The OSCE observers commented on the presidential elections in the three republics as neither just, nor straightforward, nor free. The republican leaders remained unperturbed.
On 27 January, 2002 the president of Uzbekistan extended his term in office to seven years through a referendum (91.78 percent). The question that was asked at the referendum was not directly related to Karimov’s term, yet the results allowed the authorities to extend his term in office through changes in legislation.
In Kazakhstan the plans of transfer of power from Nazarbaev to his chosen successor without elections failed in the fall of 2001. This “froze” the situation to a certain extent. To relieve the tension among the top figures certain key figures, the president’s elder son-in-law among them, were demonstratively distanced. This can be hardly interpreted as a U-turn from authoritarianism to democracy. Later, everything will most probably fall back into place.
Following the bloodshed in the Dzhalal-Abad Region in spring 2002, President Akaev announced that he did not plan to run for president in 2005.

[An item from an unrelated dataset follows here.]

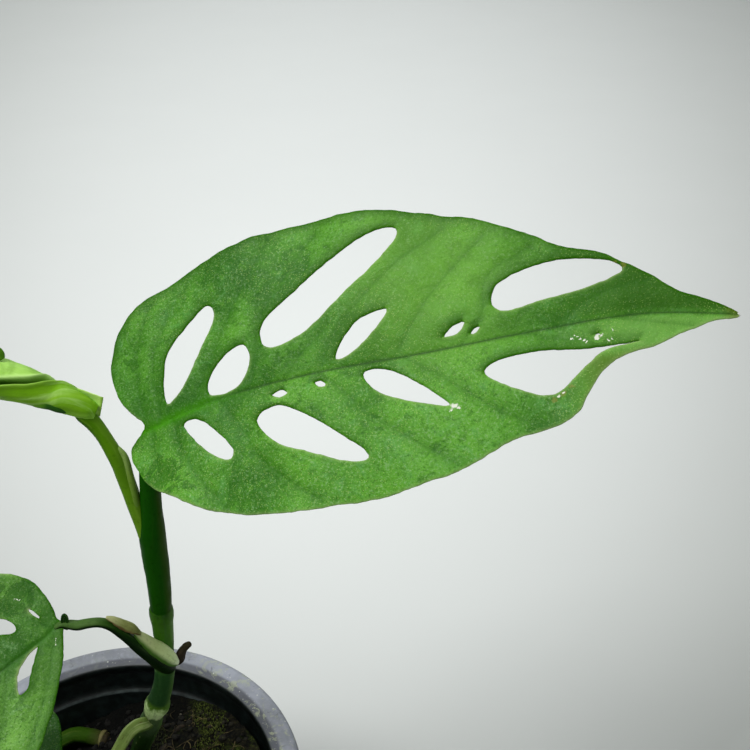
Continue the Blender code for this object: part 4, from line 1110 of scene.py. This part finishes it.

Time will show whether politicians can be trusted. So far, political practices in the Central Asian states have convincingly demonstrated that “there were elections without choice.” The monocentric presidential power has deformed the meaning of elections as a democratic institution: they have degenerated into a quasi-democratic formal act that has nothing to do with who will win. This is predetermined by the laws and related practices far removed from genuine democracy. All over the world elections serve the purpose of replacing those who no longer enjoyed popular trust with those who won it. In Central Asia elections are used to demonstrate popular support for the official course. The voters cannot affect state policies. Local journalists speak about elections as “the feast of democracy.” The feast is no work.
1 It is interesting to note that, according to eye-witness accounts, at the beginning Karimov and Nazarbaev actually supported the aims declared by the putschists. Askar Akaev was the only Central Asian leader who condemned them.